ぶっきらぼうな心配の言葉に、嬉しそうに微笑みながらも、地の守護聖は切り返した。

「何だと」

「もう、ゼフェルったら!」

同僚を諌めるマルセルの傍らから、さらに風の守護聖が割り込んでくる。

「いい加減にしろよ。お前がそんなに怒りっぽいから、いつもルヴァ様が苦労されているんじゃないか」

「てめーにだけは、言われたくないぜ!」

聞きなれた言葉の応酬と、それに続く予想通りの展開が、ずいぶん久しぶりのように感じられる。

 やはり、守護聖の誰かが欠けていると、このような雰囲気にはならないのだろう。それを思えば、騒々しいやり取りも、温かく心和む光景として受け取れるような気がする。だが一方で、リュミエールは何かが足らないような違和感を覚えていた。

 答えを求めて周囲を見回そうとした時、背後から小さく呼びかける声が聞こえた。

「リュミエール」

振り返った水の守護聖は、部屋の入口近くからオリヴィエがこちらを見つめているのに気づいた。

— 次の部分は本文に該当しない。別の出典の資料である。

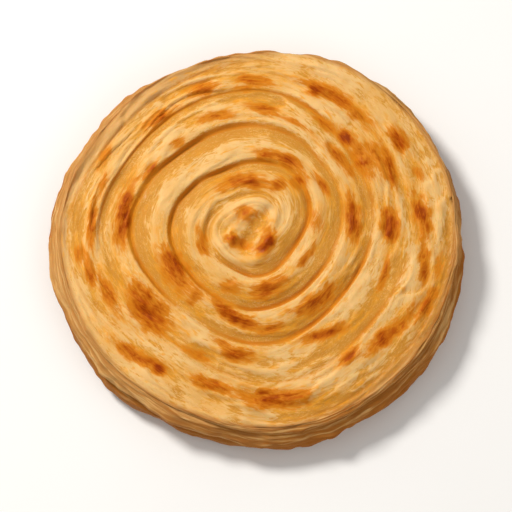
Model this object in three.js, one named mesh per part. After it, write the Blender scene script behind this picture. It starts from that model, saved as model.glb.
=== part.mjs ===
// A thick, flaky paratha: one strip of pleated dough wound into a flat coil and griddled.
// Units are millimetres, +Z is up, and the origin is the middle of the underside.
//
// The whole skin is one surface. Its rows follow the coiled strip, so the crease between
// two turns is always a clean edge: it winds out of the eye over the top, down the side
// as stacked layers, and back to the middle underneath as shallow griddle grooves.

import * as THREE from "three";
import { ParametricGeometry } from "three/addons/geometries/ParametricGeometry.js";
import { mergeVertices } from "three/addons/utils/BufferGeometryUtils.js";

// Driving sizes
const HEIGHT = 22; // floor to the coil's crests; the knobs of the eye stand a little higher
const PITCH = 15.1; // width of one turn of the strip on the top
const TOP_RADIUS = 84.8; // where the top rolls over into the side
const BASE_RADIUS = 81; // where the side meets the floor
const SHOULDER_DROP = 4.4; // fall of the top from the eye to the roll-over
const EYE_DIP = { depth: 2.3, radius: 14 };
const EYE = { x: -4.9, y: 4.5 }; // the coil was started off centre
const BOX_SHIFT = { x: -1, y: -0.16 }; // middle of the uneven outline, brought to the origin

// The side bulges out low down: the two middle control points of its outline
const SIDE_UPPER = { radius: 87.5, below: 0.4 };
const SIDE_LOWER = { radius: 95.6, height: 2 };

// Turns of the strip spent on each part of the skin. The first layer of the side edges
// the top, within a smaller share of its outline than the two thick layers below it.
const TOP_TURNS = TOP_RADIUS / PITCH;
const SIDE_TURNS = 3;
const FLAKE_TURNS = 1;
const FLAKE_DOWN = 0.3;
const BASE_TURNS = 3;
const ALL_TURNS = TOP_TURNS + SIDE_TURNS + BASE_TURNS;

// The relief across one turn of the top: a steep lip that leans in over the turn
// inside it, a rounded crest, then a back that falls to the next crease.
const LIP_WIDTH = 0.17; // share of a turn
const CREST_AT = 0.4;
const CREST_ROUNDING = 0.35;
const BACK_POWER = 2.6;
const LIP_LEAN = 0.6;
// Across a layer of the side: out from the crease, then in under its own lower edge
const SHINGLE_POWER = 2.4;
const SHINGLE_EDGE = 0.3;

const EYE_RELIEF = 1.8;
const RING_RELIEF = 2.8;
const RIM_RELIEF = 1;
const FLAKE_RELIEF = 1.3;
const SIDE_RELIEF = 2.2;
const BASE_RELIEF = 1.3;
const BASE_PRESS = 0.55; // how far the crests underneath are pressed flat by the griddle

// Kneading left the strip uneven along its length: waves by the radian wound
const DEPTH_WAVES = [
  { waves: 2, size: 0.34, peak: 125 },
  { waves: 3.71, size: 0.16, peak: 75 },
];
const CREST_WAVES = [
  { waves: 2.61, size: 0.45, peak: 10 },
  { waves: 5.43, size: 0.3, peak: 50 },
];
const SIDE_SCALLOPS = [
  { waves: 7.3, size: 0.5, peak: 20 },
  { waves: 12.7, size: 0.4, peak: 5 },
];

// The coil isn't round: harmonics of the crease's wander in turns and what the outer turns
// add to it, then of the outline and of how far the top is set off over the side, in mm
const CREASE_PHASE = 0.64;
const CREASE_WANDER = [
  { waves: 1, size: 0.263, peak: 76 },
  { waves: 2, size: 0.095, peak: 54 },
  { waves: 3, size: 0.11, peak: 48 },
];
const OUTER_WANDER = [
  { waves: 1, size: 0.155, peak: -177 },
  { waves: 2, size: 0.173, peak: -51 },
  { waves: 3, size: 0.053, peak: -25 },
  { waves: 4, size: 0.127, peak: 4 },
];
const OUTLINE_WANDER = [
  { waves: 2, size: 1.4, peak: 0 },
  { waves: 3, size: 0.9, peak: 55 },
  { waves: 7, size: 0.35, peak: 20 },
];
const TOP_OFFSET = [
  { waves: 1, size: 3.7, peak: 76 },
  { waves: 2, size: 0.8, peak: 62 },
];

// Knobs, ridges and hollows in the eye, measured from its middle, and a small arc of
// dough that curls round under them; headings and bearings in degrees
const EYE_KNOBS = [
  { x: 8.8, y: -4.2, length: 5.4, width: 2.7, heading: 52, rise: 2.8 },
  { x: 5.4, y: -2.2, length: 5.2, width: 1.3, heading: 46, rise: 0.9 },
  { x: -6, y: -2.6, length: 3.4, width: 2, heading: 40, rise: 2.2 },
  { x: -6.8, y: 0.8, length: 3.8, width: 1.4, heading: 38, rise: 1.3 },
  { x: 0.6, y: 8, length: 5.4, width: 2.3, heading: 32, rise: 1.9 },
  { x: -5.4, y: 8.4, length: 3.8, width: 1.6, heading: 45, rise: 1.4 },
  { x: 6, y: 13.4, length: 6.4, width: 1.8, heading: -10, rise: 1.5 },
  { x: 12.6, y: 7, length: 4.8, width: 1.7, heading: 78, rise: 1.2 },
  { x: -0.6, y: -4.4, length: 4.2, width: 2.6, heading: 62, rise: -1.6 },
  { x: 2.4, y: 2.4, length: 3.6, width: 2, heading: 60, rise: -1 },
  { x: 8.2, y: 8.4, length: 3.4, width: 1.7, heading: 62, rise: -0.9 },
];
const EYE_ARC = { radius: 12.8, width: 2.2, rise: 1.5, from: 175, to: 335, fade: 40 };
const EYE_REACH = 1.9; // turns

// Mesh: rows across each turn, as shares of the turn, and columns round the bread
const ROW_SHARES = [0, 0.08, 0.16, 0.36, 0.6, 0.84];
const COLUMNS = 76;
const FIRST_TURN = -2; // rows that start before the eye collapse into its middle
const WELD = 1e-3;

const FULL_TURN = 2 * Math.PI;

const smooth = (x) => THREE.MathUtils.smoothstep(x, 0, 1);
const blend = THREE.MathUtils.lerp;

/** Sum of a few cosine waves round the bread. */
function waves(list, angle) {
  const each = list.map((w) =>
    w.size * Math.cos(w.waves * (angle - THREE.MathUtils.degToRad(w.peak))));
  return each.reduce((sum, value) => sum + value, 0);
}

/** Height of the top's crests at a radius. */
function topHeight(radius) {
  const dome = SHOULDER_DROP * (radius / TOP_RADIUS) ** 2;
  const dip = EYE_DIP.depth * Math.exp(-((radius / EYE_DIP.radius) ** 2));
  return HEIGHT - dome - dip;
}

const shoulder = topHeight(TOP_RADIUS);
const side = new THREE.CubicBezierCurve(
  new THREE.Vector2(TOP_RADIUS, shoulder),
  new THREE.Vector2(SIDE_UPPER.radius, shoulder - SIDE_UPPER.below),
  new THREE.Vector2(SIDE_LOWER.radius, SIDE_LOWER.height),
  new THREE.Vector2(BASE_RADIUS, 0),
);

/** How far down the side's outline, from 0 to 1, so many layers below the roll-over. */
function downSide(layers) {
  const thin = FLAKE_DOWN * Math.min(1, layers / FLAKE_TURNS);
  const thick = Math.max(0, layers - FLAKE_TURNS) / (SIDE_TURNS - FLAKE_TURNS);
  return thin + (1 - FLAKE_DOWN) * thick;
}

/**
 * The bread's half section: the point, the outward normal and the share of the way down the
 * side after so many turns from the eye.
 */
function section(turns) {
  if (turns <= TOP_TURNS) {
    const radius = turns * PITCH;
    const point = new THREE.Vector2(radius, topHeight(radius));
    return { point, normal: new THREE.Vector2(0, 1), down: 0 };
  }
  const layers = turns - TOP_TURNS;
  if (layers <= SIDE_TURNS) {
    const down = downSide(layers);
    const along = side.getTangent(down);
    return { point: side.getPoint(down), normal: new THREE.Vector2(-along.y, along.x), down };
  }
  const under = (layers - SIDE_TURNS) / BASE_TURNS;
  return {
    point: new THREE.Vector2(BASE_RADIUS * (1 - under), 0),
    normal: new THREE.Vector2(0, -1),
    down: 1,
  };
}

/** How deep the crease is, so many turns from the eye. */
function relief(turns) {
  const layers = turns - TOP_TURNS;
  const rings = blend(EYE_RELIEF, RING_RELIEF, smooth(turns - 0.5));
  const rim = blend(rings, RIM_RELIEF, smooth((layers + 2.4) / 1.6));
  const flakes = blend(rim, FLAKE_RELIEF, smooth((layers + 0.4) / 0.5));
  const wall = blend(flakes, SIDE_RELIEF, smooth((layers - FLAKE_TURNS + 0.3) / 0.6));
  const base = blend(wall, BASE_RELIEF, smooth((layers - SIDE_TURNS + 0.5) / 0.5));
  return base * smooth((turns - 0.75) / 0.45) * smooth((ALL_TURNS - turns) / 0.4);
}

/** Depth below the crest across a turn of the top, from 0 on the crest to 1 in the crease. */
function folded(share) {
  const rise = blend(smooth(share / LIP_WIDTH), smooth(share / CREST_AT), CREST_ROUNDING);
  return 1 - rise * (1 - share ** BACK_POWER);
}

/** The same across a layer of the side. */
function shingled(share) {
  const tucked = smooth((share - 1 + SHINGLE_EDGE) / SHINGLE_EDGE);
  return 1 - (1 - (1 - share) ** SHINGLE_POWER) * (1 - tucked);
}

/** How far the lip leans over the turn inside it: most at the top of the lip. */
function lean(share) {
  return smooth(share / LIP_WIDTH) * (1 - smooth((share - LIP_WIDTH) / 0.4));
}

/** Height of the knobs, the hollow and the arc in the eye. */
function eyeForms(x, y) {
  const knobs = EYE_KNOBS.map((knob) => {
    const heading = THREE.MathUtils.degToRad(knob.heading);
    const place = new THREE.Vector2(x - knob.x, y - knob.y);
    place.rotateAround(new THREE.Vector2(), -heading);
    return knob.rise * Math.exp(-((place.x / knob.length) ** 2) - (place.y / knob.width) ** 2);
  });
  const bearing = THREE.MathUtils.euclideanModulo(THREE.MathUtils.radToDeg(Math.atan2(y, x)), 360);
  const drawn = smooth((bearing - EYE_ARC.from) / EYE_ARC.fade)
    * smooth((EYE_ARC.to - bearing) / EYE_ARC.fade);
  const over = (Math.hypot(x, y) - EYE_ARC.radius) / EYE_ARC.width;
  const arc = EYE_ARC.rise * drawn * Math.exp(-(over ** 2) * (over > 0 ? 2 : 0.8));
  return knobs.reduce((sum, value) => sum + value, arc);
}

/** A point of the skin: a row of the strip, in turns, at an angle round the bread. */
function skinPoint(row, angle, target) {
  const share = row - Math.floor(row);
  const wound = FULL_TURN * Math.floor(row) + angle;
  const reach = row + angle / FULL_TURN + CREASE_PHASE + waves(CREASE_WANDER, angle);
  const wide = smooth((reach - 1.8) / 2.6) * (1 - smooth((reach - TOP_TURNS - 0.6) / 1.5));
  const turns = THREE.MathUtils.clamp(reach + wide * waves(OUTER_WANDER, angle), 0, ALL_TURNS);
  const onTop = 1 - smooth((turns - TOP_TURNS + 0.25) / 0.4);
  const onBase = smooth((turns - TOP_TURNS - SIDE_TURNS + 0.5) / 0.6);
  const onSide = (1 - onTop) * (1 - onBase);
  const hollow = blend(folded(share), shingled(share), onSide);
  const crease = blend(waves(DEPTH_WAVES, wound), waves(DEPTH_WAVES, wound + FULL_TURN), share);
  const depth = relief(turns) * (1 + onTop * crease);
  const leaned = turns - (LIP_LEAN * lean(share) * onTop * depth) / RING_RELIEF / PITCH;
  const { point, normal, down } = section(Math.max(0, leaned));

  const outward = THREE.MathUtils.clamp(point.x / TOP_RADIUS, 0, 1);
  const crest = onTop * outward * waves(CREST_WAVES, wound);
  const scallop = onSide * waves(SIDE_SCALLOPS, wound);
  const proud = (crest + scallop) * (1 - hollow) - depth * hollow;
  const rim = waves(OUTLINE_WANDER, angle) + waves(TOP_OFFSET, angle) * (1 - smooth(down / 0.5));
  const radius = point.x + proud * normal.x + rim * outward ** 2;
  const x = radius * Math.cos(angle);
  const y = radius * Math.sin(angle);
  const forms = turns < EYE_REACH ? eyeForms(x, y) : 0;
  // The crests underneath are pressed flat on the floor, and the grooves rise from it
  const press = BASE_PRESS * Math.max(0, -normal.y);

  const offCentre = 1 - smooth((outward - 0.6) / 0.4);
  return target.set(
    x + EYE.x * offCentre - BOX_SHIFT.x,
    y + EYE.y * offCentre - BOX_SHIFT.y,
    Math.max(0, point.y + proud * normal.y - press + forms),
  );
}

/** Welds the seam and the two ends of the coil, and drops the faces that collapsed there. */
function welded(loose) {
  loose.deleteAttribute("normal");
  loose.deleteAttribute("uv");
  const geometry = mergeVertices(loose, WELD);
  const corners = geometry.index.array;
  const kept = [];
  for (let i = 0; i < corners.length; i += 3) {
    const [a, b, c] = corners.slice(i, i + 3);
    if (a !== b && b !== c && c !== a) kept.push(a, b, c);
  }
  geometry.setIndex(kept);
  geometry.computeVertexNormals();
  return geometry;
}

/** The coiled bread as one closed skin. */
function coiledBread() {
  const turnCount = Math.ceil(ALL_TURNS) - FIRST_TURN + 1;
  const rowCount = turnCount * ROW_SHARES.length;
  const skin = (u, v, target) => {
    const index = Math.round(v * rowCount);
    const turn = Math.floor(index / ROW_SHARES.length);
    const row = FIRST_TURN + turn + ROW_SHARES[index % ROW_SHARES.length];
    skinPoint(row, (1 - u) * FULL_TURN, target);
  };
  return welded(new ParametricGeometry(skin, COLUMNS, rowCount));
}

const griddledDough = new THREE.MeshStandardMaterial({
  color: new THREE.Color(0.86, 0.62, 0.33),
  roughness: 0.6,
  metalness: 0,
});

const bread = new THREE.Mesh(coiledBread(), griddledDough);
bread.name = "paratha";

const part = new THREE.Group();
part.add(bread);

export default part;
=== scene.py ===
"""A thick, flaky paratha: its wound and pleated skin, its griddled finish and a plain stage."""

import math

import bmesh
import bpy
from bpy.props import FloatProperty, FloatVectorProperty, IntProperty, PointerProperty
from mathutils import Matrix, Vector, noise


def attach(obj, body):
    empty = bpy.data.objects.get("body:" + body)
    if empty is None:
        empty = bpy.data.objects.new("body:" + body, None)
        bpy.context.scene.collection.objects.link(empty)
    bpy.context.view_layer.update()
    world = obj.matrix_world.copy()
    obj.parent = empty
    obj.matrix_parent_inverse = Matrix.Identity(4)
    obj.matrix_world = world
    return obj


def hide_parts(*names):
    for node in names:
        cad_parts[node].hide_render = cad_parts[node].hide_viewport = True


bl_info = {
    "name": "Coiled paratha",
    "version": (1, 0, 0),
    "blender": (4, 5, 0),
    "location": "3D View > Sidebar > Paratha",
    "description": "Winds a flaky coiled paratha, griddles it and lays it on a plain stage",
    "category": "Add Mesh",
}

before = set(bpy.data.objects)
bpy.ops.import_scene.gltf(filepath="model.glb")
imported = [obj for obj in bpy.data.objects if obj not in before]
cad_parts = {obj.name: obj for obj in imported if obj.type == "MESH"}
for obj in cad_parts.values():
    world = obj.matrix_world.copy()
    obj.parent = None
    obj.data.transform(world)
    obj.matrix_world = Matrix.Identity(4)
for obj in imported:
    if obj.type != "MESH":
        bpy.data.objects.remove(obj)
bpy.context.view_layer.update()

MM = 0.001
TURN = math.tau
TINY = 1e-6  # a smaller difference than this is none

BREAD_NODE = "paratha"


# ---------------------------------------------------------------- sizes and colours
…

 まだディアが来ていないのを確かめると、リュミエールは隣に立つクラヴィスに軽く会釈し、それから同僚の方へと移動した。

「あのさ……ありがとう。昨夜は色々と気を使ってくれて」

珍しく口ごもりながら発せられた言葉からは、真剣さと僅かな気後れと、そして隠しきれない喜びが伝わってきた。

「では、あれで良かったのですね。実は、どうしたらいいかよくわからないまま、帰ってしまったのですが」

「良かったかって……」

オリヴィエは瞬間ぽかんと口を開き、それから温かい苦笑とでもいうような表情を浮かべた。

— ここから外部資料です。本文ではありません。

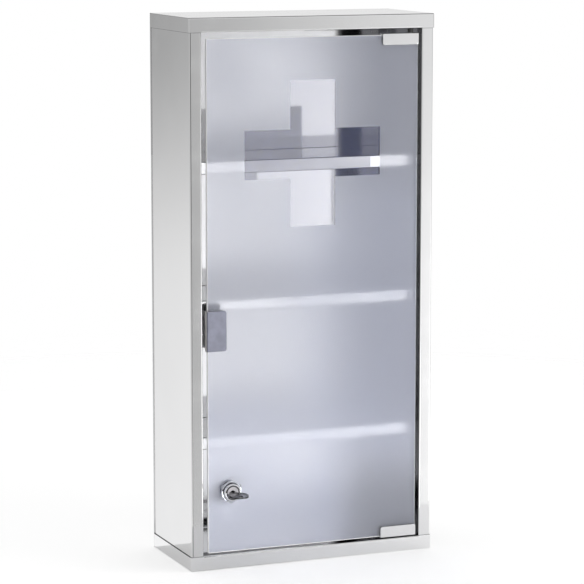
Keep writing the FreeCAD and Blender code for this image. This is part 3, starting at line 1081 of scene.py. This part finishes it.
@dataclass
class SubAssembly:
    """A group of pieces that are dressed together."""

    nodes: Dict[str, bpy.types.Object]

    def dress(self) -> Dressing:
        """Each carried-over piece's finish and edge rounding."""
        raise NotImplementedError

    def build(self) -> None:
        """Dresses the carried-over pieces and reports each."""
        for name, (finish, width) in self.dress().items():
            self.nodes[name].data.materials.clear()
            self.nodes[name].data.materials.append(finish.material())
            if width > 0.0:
                Piece.soften(self.nodes[name], width)
            log.info("%s: %s in %s", type(self).__name__, name, finish.name)
        self.details()

    def details(self) -> None:
        """Builds the pieces that stand for carried-over ones."""


@dataclass
class Case(SubAssembly):
    """Folded steel case with its shelves and pivot bushes."""

    fold_round: float = 0.12 * MM
    # A painted dark reflection along the top cap's upper fold, from here up to just below its edge.
    fold_shade_from: Pair = (303.0 * MM, 303.3 * MM)
    fold_shade_to: float = 303.85 * MM
    bush_round: float = 0.4 * MM

    def dress(self) -> Dressing:
        """Each carried-over piece's finish and edge rounding.

        Returns:
            Both by the piece's name.
        """
        # Painted dark reflection: a thin dark band along the top cap's upper fold, in the top cap's mark
        # colour.
        painted_fold_shade = Patch(1.0, z=(self.fold_shade_from, beyond(self.fold_shade_to, -1)))
        sheets = {
            "right_side_panel": SidePanelSteel("side_panel_steel"),
            "left_side_panel": SidePanelSteel("side_panel_steel"),
            "top_cap": SheetSteel("top_cap_steel", mark_colour=(0.30, 0.30, 0.305), patch=painted_fold_shade),
            "bottom_cap": BottomCapSteel("bottom_cap_steel"),
            "lower_shelf": ShelfSteel("shelf_steel"),
            "middle_shelf": ShelfSteel("shelf_steel"),
            "upper_shelf": ShelfSteel("shelf_steel"),
        }
        bush = Plastic("pivot_bush_black")
        made: Dressing = {name: (steel, self.fold_round) for name, steel in sheets.items()}
        made["back_panel"] = (BackSteel("back_panel_steel"), 0.0)
        made.update({name: (bush, self.bush_round) for name in ("upper_pivot_bush", "lower_pivot_bush")})
        return made


@dataclass
class PushCatch(SubAssembly):
    """Push catch on its bracket under the middle shelf."""

    centre: Pair = (-114.0 * MM, -33.0 * MM)
    screw_offset: float = 18.5 * MM
    screw: ScrewSize = ScrewSize(2.8 * MM, 1.5 * MM, -102.1 * MM, -109.1 * MM, -110.9 * MM)
    coil_radius: float = 4.4 * MM
    wire_radius: float = 0.35 * MM
    coil_span: Pair = (-90.0 * MM, -59.2 * MM)
    coil_turns: int = 13
    points_per_turn: int = 16
    black_from: float = -16.0 * MM

    def dress(self) -> Dressing:
        """Each carried-over piece's finish and edge rounding.

        Returns:
            Both by the piece's name.
        """
        black_end = Patch(1.0, z=(beyond(self.black_from, 1),))
        grey = Plastic("catch_grey", (0.45, 0.45, 0.46), worn=0.9, worn_lift=0.0, patch=black_end)
        return {
            "catch_bracket": (LinedSteel("polished_steel"), 0.15 * MM),
            "catch_housing": (grey, 0.5 * MM),
            "catch_plunger": (Plastic("catch_black"), 0.3 * MM),
            "catch_magnet": (Metal("magnet_nickel", (0.5, 0.5, 0.5), 0.3), 0.25 * MM),
        }

    def coil(self) -> bpy.types.Object:
        """Coil spring with two flat end turns.

        Returns:
            The piece.
        """
        start, end = (place + side * self.wire_radius for place, side in zip(self.coil_span, (1, -1)))
        count = self.coil_turns * self.points_per_turn
        curve = bpy.data.curves.new("coil_spring", "CURVE")
        curve.dimensions = "3D"
        curve.bevel_depth = self.wire_radius
        curve.bevel_resolution = 4
        curve.use_fill_caps = True
        line = curve.splines.new("NURBS")
        line.points.add(count)
        for i, point in enumerate(line.points):
            turn = 2.0 * math.pi * i / self.points_per_turn
            along = (i - self.points_per_turn) / (count - 2.0 * self.points_per_turn)
            place = start + (end - start) * min(1.0, max(0.0, along))
            across = self.centre[0] + self.coil_radius * math.cos(turn)
            point.co = (across, place, self.centre[1] + self.coil_radius * math.sin(turn), 1.0)
        line.order_u = 4
        line.use_endpoint_u = True
        rough = added("coil_curve", curve)
        mesh = settled(rough)
        bpy.data.objects.remove(rough)
        mesh.materials.clear()
        return added("coil_spring", mesh)

    def details(self) -> None:
        """Builds the pieces that stand for carried-over ones."""
        x, z = self.centre
        places = [(x, z + self.screw_offset), (x, z - self.screw_offset)]
        screws = Piece.cross_screw("catch_cross_screws", places, self.screw)
        Piece.fit(screws, "catch_screws", "cabinet", "zinc_plated", ZINC)
        Piece.fit(self.coil(), "catch_spring", "cabinet", "zinc_plated", ZINC)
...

「まったく、あんたらしいね。あれ以上無いくらいの事をしてくれておいてさ」

「それを聞いて安心しました。ルヴァ様のご様子も良さそうですね」

「ああ。ここまで出てこれるか、ちょっと心配だったんだけど、どうやら大丈夫そうだね」

同僚の言葉に、水の守護聖は驚いて尋ねた。

「この集いが開かれるのを、知っていたのですか」

「昨夜、ルヴァがちらっと漏らしたんだ。たぶん、ディアとジュリアスが面会に来た時に打ち合わせたんだろうね。といっても、開催理由までは教えてくれなかったけど──どうやら、相当にシビアな議題みたいだね、あのジュリアスの様子からして」

「ジュリアス様の、ご様子?」

途中から声を低めた同僚につられるように、リュミエールはその視線の先に眼を向けた。

 ルヴァの周囲でまだ言い合っている年少者たちの後に、光の守護聖が立っていた。相変わらず荘厳なまでに高貴な姿だったが、確かに以前より顔色が悪く、精神力だけで常態を保っているのが、その表情からも読み取れるようだった。先刻、何かが足らないと思ったのが、この人の温かく力強い叱責だった事に、水の守護聖はようやく気づいた。

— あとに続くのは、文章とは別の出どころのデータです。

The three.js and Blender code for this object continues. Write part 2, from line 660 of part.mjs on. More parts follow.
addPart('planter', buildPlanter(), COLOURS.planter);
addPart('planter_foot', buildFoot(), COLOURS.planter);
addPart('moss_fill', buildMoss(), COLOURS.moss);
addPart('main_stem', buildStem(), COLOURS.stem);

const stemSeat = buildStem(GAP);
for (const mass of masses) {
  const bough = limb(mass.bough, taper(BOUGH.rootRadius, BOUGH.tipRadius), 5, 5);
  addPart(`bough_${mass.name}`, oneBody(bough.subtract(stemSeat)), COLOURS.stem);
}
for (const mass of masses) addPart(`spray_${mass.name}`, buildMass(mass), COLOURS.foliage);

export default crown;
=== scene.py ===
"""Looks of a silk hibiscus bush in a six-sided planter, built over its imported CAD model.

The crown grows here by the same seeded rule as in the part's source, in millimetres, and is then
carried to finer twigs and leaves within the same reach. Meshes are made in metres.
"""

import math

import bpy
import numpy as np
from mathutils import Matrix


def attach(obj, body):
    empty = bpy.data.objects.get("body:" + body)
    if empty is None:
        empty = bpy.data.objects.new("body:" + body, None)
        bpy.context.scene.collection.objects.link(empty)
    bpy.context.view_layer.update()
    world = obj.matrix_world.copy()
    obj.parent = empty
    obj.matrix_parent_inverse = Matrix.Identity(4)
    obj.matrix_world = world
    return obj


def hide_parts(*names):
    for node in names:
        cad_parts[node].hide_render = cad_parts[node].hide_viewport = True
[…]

「オスカーも気にしてるみたいだね。あいつの顔、見てられないよ」

続けての指摘を受けて、リュミエールは炎の守護聖に視線を移した。ジュリアスから数歩離れた位置に微動だにせず立つ赤毛の青年は、ぞっとするほど険しく悲痛な眼差しで、その横顔を見つめていた。

 守護聖全員が再び揃ったからといって、以前の平穏な状態が戻ってきたわけではないと、水の守護聖は改めて思い知らされていた。むしろ、時と共に何かが着実に進んでいるのを、自分は様々な兆候から感じ取ってきたではないか。女王試験開始以来、幾度となく問うては拒まれてきた──今は明かせないと、いずれわかる事だと言われ続けてきた、あの恐ろしい流れが、たゆまず続いている事を。

(もしかしたら……)

この集いは、ずっと隠されてきたその“何か”を明かすためなのではないだろうか。そうでなければ、会場を変えてまでルヴァを出席させる理由がわからない。ついに、時が来たのではないだろうか。

 緊張と不安にリュミエールが身震いした時、女王補佐官が星の間に姿を現した。